#### [WRITTEN REQUEST]
Give again, word for word, each line from the top of the listing through the line that holds "from mathutils import Vector".

#### [STORED ROWS]

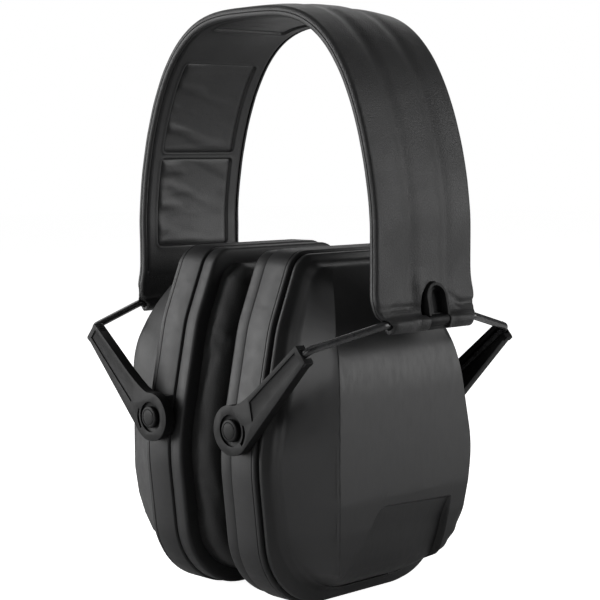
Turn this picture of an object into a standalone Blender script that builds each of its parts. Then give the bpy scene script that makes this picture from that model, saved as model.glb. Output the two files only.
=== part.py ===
"""Passive folding ear muffs: a padded sprung headband, two wire yokes, four slide arms and two ear cups.

X is the ear axis (+X is the wearer's left ear), -Y is the front and +Z is up. The cups stand on Z = 0.
Every length below is in millimetres; MM turns it into metres where a mesh is made.
Run with: blender --background --python part.py
"""

import math

import bmesh
import bpy
import numpy as np
from mathutils import Vector

MM = 0.001
GAP = 0.3
SIDES = (("left", 1), ("right", -1))
ENDS = (("front", -1), ("rear", 1))

# Fold axis (the yoke wire inside the hem of the headband) and swivel axis (the studs on the cup)
FOLD_X = 57.5
FOLD_Z = 90.5
PIVOT_X = 19.2
PIVOT_Z = 58.0
REACH = math.hypot(FOLD_X - PIVOT_X, FOLD_Z - PIVOT_Z)
LEG_X = (PIVOT_X - FOLD_X) / REACH
LEG_Z = (PIVOT_Z - FOLD_Z) / REACH

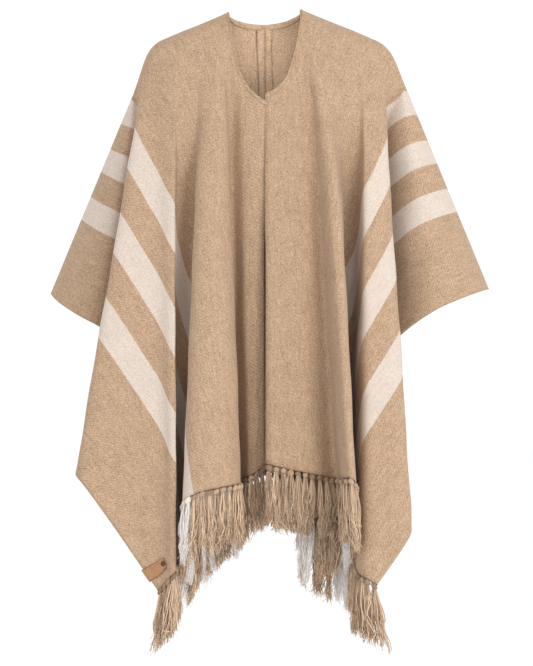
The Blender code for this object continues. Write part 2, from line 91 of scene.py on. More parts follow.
# ---- the folds, from the shoulder ridge round to the middle ----
# A ruling leaves the ridge at ridge_u, rounds the shoulder within about `round` and slips out by `slip` as
# it does. The fold grows to full size over the first `fade` metres. The ruling's angles from straight down
# are in degrees: out, away from the middle, and fwd or rear, away from the wearer.
# Each row: name, ridge_u, round, slip, fade; front out, front fwd; back out, back rear.
FOLDS = {"right": [
    ("ridge", 0.27, 0, 0, 0.13, 23, -12, 23, 12),
    ("arm face", 0.262, 0.004, 0, 0.13, 19, -2.5, 18, 18),
    ("arm face, inner", 0.254, 0.008, 0, 0.13, 10.5, 3.2, 10, 19),
    ("arm valley, outer", 0.248, 0.01, 0, 0.13, 0.5, -6.5, -2, 10.5),
    ("arm valley, inner", 0.243, 0.012, 0, 0.13, -3, -3.5, -5, 13.5),
    ("side crest", 0.226, 0.018, 0, 0.13, 9.6, 9.5, 8.5, 22),
    ("corner", 0.178, 0.03, 0.018, 0.26, -0.2, 9.5, -0.8, 19),
    ("side crest, inner", 0.142, 0.038, 0.022, 0.36, -0.3, 10.8, -3, 12.5),
    ("side valley, outer", 0.136, 0.039, 0.022, 0.38, -0.1, 5.5, -4.8, 2.5),
    ("side valley, inner", 0.112, 0.043, 0.012, 0.38, -0.1, 2.5, -4.8, 4.5),
    ("breast crest, outer", 0.1, 0.046, 0.006, 0.36, 2.4, 10.5, -0.4, 9.5),
    ("breast crest", 0.088, 0.048, 0.002, 0.34, 0.4, 12.5, -1.6, 11.5),
    ("breast crest, inner", 0.072, 0.047, 0.001, 0.3, -2.4, 9.5, -2.2, 8.5),
    ("middle valley", 0.06, 0.045, 0, 0.3, -0.7, 0.8, -1.7, 4.2),
    ("middle strip", 0.042, 0.042, 0, 0.28, -1.4, 4.5, -1, 4.2),
    ("middle edge", 0, 0.04, 0, 0.13, 0, 4.6, 0, 4.2),
], "left": [
    ("ridge", 0.275, 0, 0, 0.13, 22.4, 0, 22.4, 0),
    ("arm face", 0.268, 0.004, 0, 0.13, 18, 9, 18, 9),
    ("arm face, middle", 0.26, 0.008, 0, 0.13, 9.5, 11.5, 9.5, 12.5),
    ("arm face, inner", 0.256, 0.01, 0, 0.13, 2, 6, 2, 9),
    ("arm valley, outer", 0.25, 0.011, 0, 0.13, -7, -3.5, -6, 3.5),
    ("arm valley, inner", 0.245, 0.012, 0, 0.13, -10, -0.5, -8.5, 7),
    ("side crest", 0.216, 0.018, 0, 0.13, 3.2, 10.5, 3.5, 19.5),
    ("corner", 0.182, 0.028, 0.02, 0.26, -0.1, 12, -1, 18.5),
    ("side crest, inner", 0.152, 0.035, 0.03, 0.36, -0.8, 10.5, -3, 12.5),
    ("side valley, outer", 0.147, 0.036, 0.028, 0.38, -2, 1.6, -4.8, 3.5),
    ("side valley, end", 0.141, 0.038, 0.024, 0.38, -5.8, 1.8, -5.9, 2.6),
    ("side valley, inner", 0.135, 0.04, 0.02, 0.38, -5.8, 3.2, -6, 4.5),
    ("side valley, return", 0.125, 0.043, 0.012, 0.38, 0.1, 4.4, -3.4, 7.5),
    ("breast crest, outer", 0.112, 0.046, 0.005, 0.36, 2.8, 11.3, -1, 10),
    ("breast crest", 0.1, 0.048, 0.002, 0.32, 3.4, 14, -1.8, 11.5),
    ("breast crest, inner", 0.084, 0.048, 0.001, 0.28, 3.4, 11.5, -2.4, 8.5),
    ("middle valley", 0.07, 0.046, 0, 0.24, 3.6, 5, -2, 4.4),
    ("middle panel, outer", 0.058, 0.044, 0, 0.24, 2.8, 6.2, -1.5, 4.2),
    ("middle panel", 0.046, 0.042, 0, 0.2, 2.2, 7, -1, 4.2),
    ("middle panel, inner", 0.025, 0.04, 0, 0.18, 1.2, 7, -0.4, 4.2),
    ("middle edge", 0, 0.04, 0, 0.13, 0, 7, 0, 4.2),
]}
SIDE_SIGN = {"right": -1.0, "left": 1.0}
FACE_SIGN = {"front": -1.0, "back": 1.0}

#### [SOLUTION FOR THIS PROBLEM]
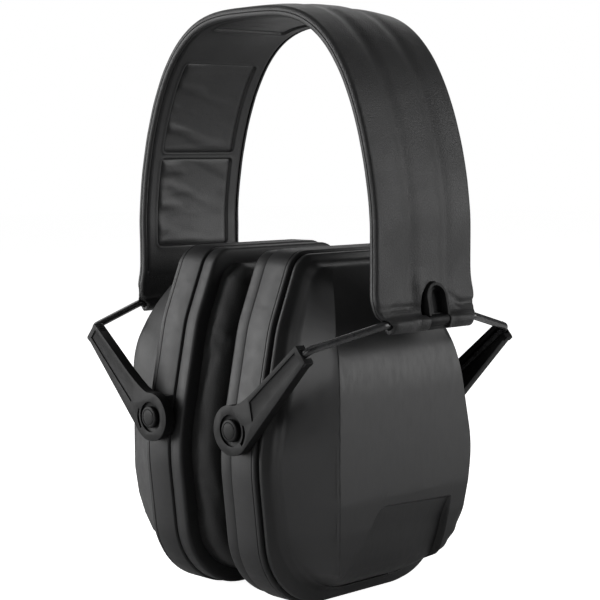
Turn this picture of an object into a standalone Blender script that builds each of its parts. Then give the bpy scene script that makes this picture from that model, saved as model.glb. Output the two files only.
=== part.py ===
"""Passive folding ear muffs: a padded sprung headband, two wire yokes, four slide arms and two ear cups.

X is the ear axis (+X is the wearer's left ear), -Y is the front and +Z is up. The cups stand on Z = 0.
Every length below is in millimetres; MM turns it into metres where a mesh is made.
Run with: blender --background --python part.py
"""

import math

import bmesh
import bpy
import numpy as np
from mathutils import Vector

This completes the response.